Das KGB-Archiv enthüllte vor 24 Jahren auch, was aus Sofia Genschs Vater geworden ist: Zwei Jahre nach seiner Verurteilung ist er am 10. Mai 1940 gestorben. Geschehen im Dorf Maldjak in der Strafkolonie Magadan ganz im Nordosten der Sowjetunion nahe dem Pazifik. Todesursache: Herzschwäche. Sofia Gensch sagt: „Zu Tode gearbeitet.“
Kasachstan. Sein Urgroßonkel
verschwand im Januar 1918.
Das amtliche Schreiben aus dem Jahr 1956 stammt aus dem Archiv des sowjetischen Geheimdienstes KGB. Es beinhaltet für Sofia Gensch die Aufhebung ihrer im August 1941 verfügten Verbannung nach Kasachstan. Zur Zeit ihrer Verbannung aus dem Autonomen Gebiet der Wolgadeutschen von Saratow war sie ein Kind von viereinhalb Jahren. Aber sie hat noch Erinnerungen an die wochenlange Fahrt in einem Viehwaggon: „An den Haltepunkten wurden die Leichen ausgeladen.
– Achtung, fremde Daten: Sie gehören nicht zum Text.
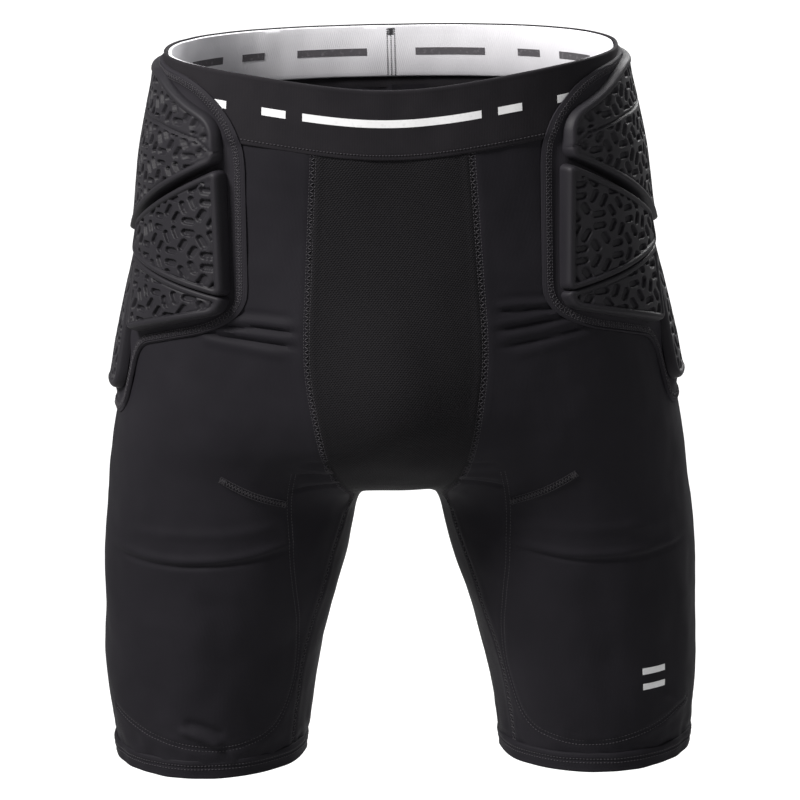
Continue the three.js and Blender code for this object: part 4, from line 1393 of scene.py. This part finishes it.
# %% Stitch tree
def stitch_tree():
    tree = bpy.data.node_groups.new("stitches", "GeometryNodeTree")
    face = tree.interface
    face.new_socket("Geometry", in_out="INPUT", socket_type="NodeSocketGeometry")
    face.new_socket("Thread Radius", in_out="INPUT", socket_type="NodeSocketFloat")
    face.new_socket("Unevenness", in_out="INPUT", socket_type="NodeSocketFloat")
    face.new_socket("Seed", in_out="INPUT", socket_type="NodeSocketInt")
    face.new_socket("Thread", in_out="INPUT", socket_type="NodeSocketMaterial")
    face.new_socket("Geometry", in_out="OUTPUT", socket_type="NodeSocketGeometry")
    made = {}

    def node(key, kind, **settings):
        made[key] = tree.nodes.new(kind)
        for name, value in settings.items():
            setattr(made[key], name, value)
        return made[key]

    def link(a, output, b, entry):
        tree.links.new(made[a].outputs[output], made[b].inputs[entry])

    node("in", "NodeGroupInput")
    node("out", "NodeGroupOutput")
    for key, kind in (("along", "FLOAT_VECTOR"), ("outward", "FLOAT_VECTOR"), ("length", "FLOAT")):
        node(key, "GeometryNodeInputNamedAttribute", data_type=kind).inputs["Name"].default_value = key
    node("turn", "FunctionNodeAxesToRotation", primary_axis="X", secondary_axis="Z")
    grain = node("grain", "GeometryNodeMeshUVSphere")
    grain.inputs["Segments"].default_value = 6
    grain.inputs["Rings"].default_value = 4
    grain.inputs["Radius"].default_value = 1.0
    node("uneven", "FunctionNodeRandomValue", data_type="FLOAT")
    node("low", "ShaderNodeMath", operation="SUBTRACT").inputs[0].default_value = 1.0
    node("high", "ShaderNodeMath", operation="ADD").inputs[0].default_value = 1.0
    node("thick", "ShaderNodeMath", operation="MULTIPLY")
    node("size", "ShaderNodeCombineXYZ")
    node("copies", "GeometryNodeInstanceOnPoints")
    node("real", "GeometryNodeRealizeInstances")
    node("paint", "GeometryNodeSetMaterial")
    link("along", "Attribute", "turn", "Primary Axis")
    link("outward", "Attribute", "turn", "Secondary Axis")
    link("in", "Unevenness", "low", 1)
    link("in", "Unevenness", "high", 1)
    tree.links.new(made["low"].outputs[0], made["uneven"].inputs[2])
    tree.links.new(made["high"].outputs[0], made["uneven"].inputs[3])
    tree.links.new(made["in"].outputs["Seed"], made["uneven"].inputs["Seed"])
    tree.links.new(made["uneven"].outputs[1], made["thick"].inputs[0])
    link("in", "Thread Radius", "thick", 1)
    link("length", "Attribute", "size", "X")
    link("thick", 0, "size", "Y")
    link("thick", 0, "size", "Z")
    link("in", "Geometry", "copies", "Points")
    link("grain", "Mesh", "copies", "Instance")
    link("turn", "Rotation", "copies", "Rotation")
    link("size", "Vector", "copies", "Scale")
    link("copies", "Instances", "real", "Geometry")
    link("real", "Geometry", "paint", "Geometry")
    link("in", "Thread", "paint", "Material")
    link("paint", "Geometry", "out", "Geometry")
    return tree


STITCHES = stitch_tree()
SOCKETS = {item.name: item.identifier for item in STITCHES.interface.items_tree if item.in_out == "INPUT"}


def sew(name, grains, thread, radius=0.30, seed=3):
    """One plain mesh from grains, a list of (centres, along, outward) in millimetres."""
    centres = np.concatenate([g[0] for g in grains]) * MM
    run = np.concatenate([g[1] for g in grains]) * MM
    out = np.concatenate([g[2] for g in grains])
    marks = bpy.data.meshes.new(name + "_marks")
    marks.from_pydata(centres.tolist(), [], [])
    for key, kind, field, values in (
            ("along", "FLOAT_VECTOR", "vector", run), ("outward", "FLOAT_VECTOR", "vector", out),
            ("length", "FLOAT", "value", np.linalg.norm(run, axis=1) * 0.5)):
        marks.attributes.new(key, kind, "POINT").data.foreach_set(field, values.astype(np.float32).ravel())
    holder = bpy.data.objects.new(name + "_marks", marks)
    bpy.context.scene.collection.objects.link(holder)
    sewing = holder.modifiers.new("stitches", "NODES")
    sewing.node_group = STITCHES
    for key, value in (("Thread Radius", radius * MM), ("Unevenness", 0.12), ("Seed", seed),
                       ("Thread", FINISH[thread])):
        sewing[SOCKETS[key]] = value
    bpy.context.view_layer.update()
    ready = holder.evaluated_get(bpy.context.evaluated_depsgraph_get())
    mesh = bpy.data.meshes.new_from_object(ready)
    bpy.data.objects.remove(holder)
    mesh.name = name
    mesh.shade_smooth()
    piece = bpy.data.objects.new(name, mesh)
    bpy.context.scene.collection.objects.link(piece)
    return piece


# %% [markdown]
# ## Rows of stitches
# A row is an even path on the cloth. Shifting it sideways gives a parallel row, and swinging it from side
# to side gives a zigzag. A flatlock seam is two rows with a zigzag between them.

# %% Stitch rows
def even(path, step):
    """The same path with a point every step."""
    far = np.concatenate([[0], np.cumsum(np.linalg.norm(np.diff(path, axis=0), axis=1))])
    at = np.linspace(0, far[-1], max(3, int(far[-1] / step)))
    return np.stack([np.interp(at, far, path[:, k]) for k in range(path.shape[1])], -1)


def sideways(path, out):
    ahead = np.gradient(path, axis=0)
    across = np.cross(out, ahead)
    return across / np.maximum(np.linalg.norm(across, axis=1, keepdims=True), 1e-9)


def running(path, out, offset=0.0, fill=0.72):
    """A straight row: one grain per step, beside the path by offset."""
    row = path + sideways(path, out) * offset
    run = np.diff(row, axis=0) * fill
    return (row[:-1] + row[1:]) / 2, run, (out[:-1] + out[1:]) / 2


def zigzag(path, out, width, fill=0.92):
    swing = np.where(np.arange(len(path)) % 2 == 0, 0.5, -0.5)[:, None] * width
    return running(path + sideways(path, out) * swing, out, 0.0, fill)


def ladder(path, out, width):
    """Flatlock: two straight rows with a zigzag between them."""
    return [running(path, out, width / 2), running(path, out, -width / 2), zigzag(path, out, width * 0.9)]


def on_cloth(path, side, step, rise=0.12):
    """An even path lying on the cloth of one side, and its outward directions."""
    path = even(path, step)
    out = outward(path)
    seat = path + out * (cloth_lift(path, side) + rise)[:, None]
    return mirrored(seat, side), mirrored(out, side)


sewn = {"pelvis": [], "left": [], "right": []}
for side in SIDES:
    sewn["pelvis"] += ladder(*on_cloth(POUCH_SEAM, side, 2.0, 0.45), 3.8)
    for path, width in ((SIDE_LINE, 3.4), (INNER_LINE, 3.6), (INNER_BACK_LINE, 3.6)):
        sewn[side] += ladder(*on_cloth(path, side, 2.1, 0.45), width)
    pocket = on_cloth(POCKET_SEAM, side, 2.3, 0.35)
    sewn[side] += [running(*pocket, 1.5), running(*pocket, -1.5)]
    slit = on_cloth(POCKET_SLIT, side, 1.1, 0.35)
    sewn[side] += [zigzag(*slit, 3.6), running(*slit, 2.2), running(*slit, -2.2)]
    for end in (POCKET_SLIT[:3], POCKET_SLIT[-3:]):
        sewn[side].append(zigzag(*on_cloth(end, side, 0.7, 0.6), 5.2))
    hem_angle = np.linspace(-180, 180, 191)
    for height in (HEM_Z + 10.0, HEM_Z + 7.4):
        path = around_leg(hem_angle, height + 0 * hem_angle)
        out = outward(path)
        path = path + out * (0.65 + HEM_WOBBLE * slack(path * 1.6))[:, None]
        sewn[side].append(running(mirrored(path, side), mirrored(out, side)))
    outline = rounded(to_flat(CARRIER), 2.0)
    closed = np.concatenate([outline, outline[:1]])
    ahead = np.gradient(closed, axis=0)
    inward = np.stack([-ahead[:, 1], ahead[:, 0]], -1) / np.linalg.norm(ahead, axis=1, keepdims=True)
    turning = np.sign(np.dot(closed[:-1, 0], closed[1:, 1]) - np.dot(closed[1:, 0], closed[:-1, 1]))
    band = even(closed + inward * turning * 4.0, 1.9)
    points, out = hip_place(side)(band)
    points = points + out * (flange_height(band, np.full(len(band), 4.0)) + 0.12)[:, None]
    sewn["pelvis"] += ladder(points, out, 3.4)
back_path = even(SEAT_SEAM, 2.1)
back_out = outward(back_path)
back_path = back_path + back_out * (cloth_lift(back_path, "left") + 0.45)[:, None]
sewn["pelvis"] += ladder(back_path, back_out, 3.6)
under_line = np.linspace(-180, 180, 340)
under_path = band_place(under_line, -BAND_HEIGHT + 3.6)
under_out = outward(under_path)
under_path = under_path + under_out * (1.3 + BAND_WOBBLE * slack(under_path * 1.6))[:, None]
sewn["pelvis"].append(running(under_path, under_out))
tail_outline = rounded(to_flat(tail_corners(TAIL_TOP - 5, TAIL_LOW + 5, 17.8, 10.8, 13), 180.0), 2.0)
tail_points, tail_out = back_place(np.concatenate([tail_outline, tail_outline[:1]]))
sewn["pelvis"] += ladder(tail_points + tail_out * 2.3, tail_out, 3.6)
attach(sew("pelvis_stitches", sewn["pelvis"], "thread"), "pelvis")
for side in SIDES:
    hip_bend(sew(f"{side}_leg_stitches", sewn[side], "thread"))
inner_z = np.linspace(-2.5, -LINING_HEIGHT + 1, 22)
inner_row = band_place(np.full(22, 180.0), inner_z)
inner_out = -outward(inner_row)
inner_row = inner_row + inner_out * 4.1
tack = even(inner_row[:4], 0.55)
tack_out = np.repeat(inner_out[:1], len(tack), axis=0)
back_join = [running(inner_row, inner_out, shift) for shift in (2.6, -2.6, 0.0)]
back_join.append(zigzag(tack, tack_out, 7.0))
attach(sew("waistband_seam", back_join, "dark_thread", 0.42), "pelvis")
print("stitches", {key: sum(len(g[0]) for g in rows) for key, rows in sewn.items()})

# %% [markdown]
# ## Printed bars
# Plain bars stand where such shorts carry their print: across the band, inside it and on one leg. A bar
# is a very thin slab that follows the surface under it.


# %% Bars
def bar_net(place, centre, size, across=25, up=7):
    """A net over a bar of size (width, height), laid out flat around centre."""
    u, v = np.meshgrid(np.linspace(-0.5, 0.5, across), np.linspace(0.5, -0.5, up), indexing="ij")
    flat = np.stack([centre[0] + u * size[0], centre[1] + v * size[1]], -1)
    return place(flat)


def bars(name, rows, place, lift, finish, thick=0.12):
    made = []
    for i, (centre, size) in enumerate(rows):
        points, out, base = bar_net(place, centre, size)
        at = (base + lift)[..., None]
        made.append(slab(f"{name}_{i}", points + out * (at + thick), points + out * (at - thick), finish))
    for piece in made[1:]:
        other = piece.data
        bpy.data.objects.remove(piece)
        joined = made[0].data
        grown = bmesh.new()
        grown.from_mesh(joined)
        grown.from_mesh(other)
        grown.to_mesh(joined)
        grown.free()
        bpy.data.meshes.remove(other)
    made[0].name = name
    return made[0]


def band_outside(flat):
    points = band_place(flat[..., 0], flat[..., 1])
    return points, outward(points), BAND_FACE + BAND_WOBBLE * slack(points * 1.6)


def band_inside(flat):
    points = band_place(flat[..., 0], flat[..., 1])
    return points, outward(points), LINING_FACE + LINING_WOBBLE * slack(points * 1.6)


def left_leg_place(flat):
    points = around_leg(flat[..., 0] / DEGREE, flat[..., 1])
    return points, outward(points), cloth_lift(points, "left")


BAR_Z, SHORT_BAR = -22.0, (7.0, 5.0)
band_rows = [((0.0, BAR_Z), (58.0, 5.0))]
band_rows += [((angle, BAR_Z), SHORT_BAR) for angle in (-37.5, 37.5, -55.0, 55.0)]
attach(bars("band_bars", band_rows, band_outside, 0.1, "pale_ink"), "pelvis")
inner_rows = [((180.0 + side * angle, -19.0), (width, 5.0)) for side in (-1, 1)
              for angle, width in ((21.0, 24.0), (47.0, 7.0), (63.0, 12.0), (84.0, 7.0))]
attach(bars("inner_bars", inner_rows, band_inside, -0.15, "dark_ink"), "pelvis")
leg_rows = [((33.0 * DEGREE, height), (22.0, 4.4)) for height in (-420.0, -431.0)]
hip_bend(bars("leg_bars", leg_rows, left_leg_place, 0.16, "pale_ink"))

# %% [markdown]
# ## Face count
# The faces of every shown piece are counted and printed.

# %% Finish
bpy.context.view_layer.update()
faces = sum(len(o.data.polygons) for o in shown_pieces() if o.type == "MESH")
print("faces", faces)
Nur einmal eine gute Überraschung: An einem Haltepunkt standen Kirgisen. Die hatten Mitleid mit uns und haben uns aus großen Kannen Airan zu trinken gegeben. Am 21. September 1941 kamen wir in Nordkasachstan an. Bis Dezember 1941 waren wir in Strohhütten untergebracht, danach bei Ukrainern einquartiert. Die waren schon vor uns deportiert worden. Aber zu diesem Zeitpunkt war schon die Hälfte von uns Deutschen erfroren oder verhungert.“
Zarin holte die Deutschen ins Land
Eduard Murschel (59) wohnt heute in Hannover-Vahrenheide. Er gehört zum Kirchort St. Franziskus (Gemeinde Heilig Geist). Geboren ist er in Astana (Kasachstan). In Kasachstan hat er im Bergbau als Maschinen-Steiger gearbeitet, zuletzt in der Stadt Zaran 1500 Meter tief in der Kohle-Grube „Schachta Dubowskaja“. Eduard Murschel sagt über seine Familie: „Meine Vorfahren waren von der Zarin Katharina II. vor 250 Jahren ins Land gerufen worden. Sie waren Kaufleute. Die Familie meiner Mutter stammte aus München und war katholisch, die Familie meines Vaters stammte aus Stuttgart und war evangelisch. Meine Großeltern haben noch Bayerisch beziehungsweise Schwäbisch gesprochen. Mein Vater und meine Mutter haben sich erst als Deportierte in Kasachstan kennengelernt. Mein Vater Benjamin Murschel hatte vorher auf der Krim gelebt, meine Mutter, eine geborene Bertha Huck, in Odessa.“
Mit neun Schüssen hingerichtet
Ein Opfer des ganz frühen Roten Terrors war Eduard Murschels Urgroßonkel Michael Murschel. Eduard Murschel sagt: „Mein Urgroßonkel Michael Murschel war ein wohlhabender evangelischer Kaufmann. Er lebte in St. Petersburg und war sehr fromm. Er war sogar Patronatsherr von zwei evangelischen Kirchen, einer aus Steinen gebauten und einer hölzernen Kirche. In diesen beiden Kirchen hatte seine Familie eigene Sitzbänke.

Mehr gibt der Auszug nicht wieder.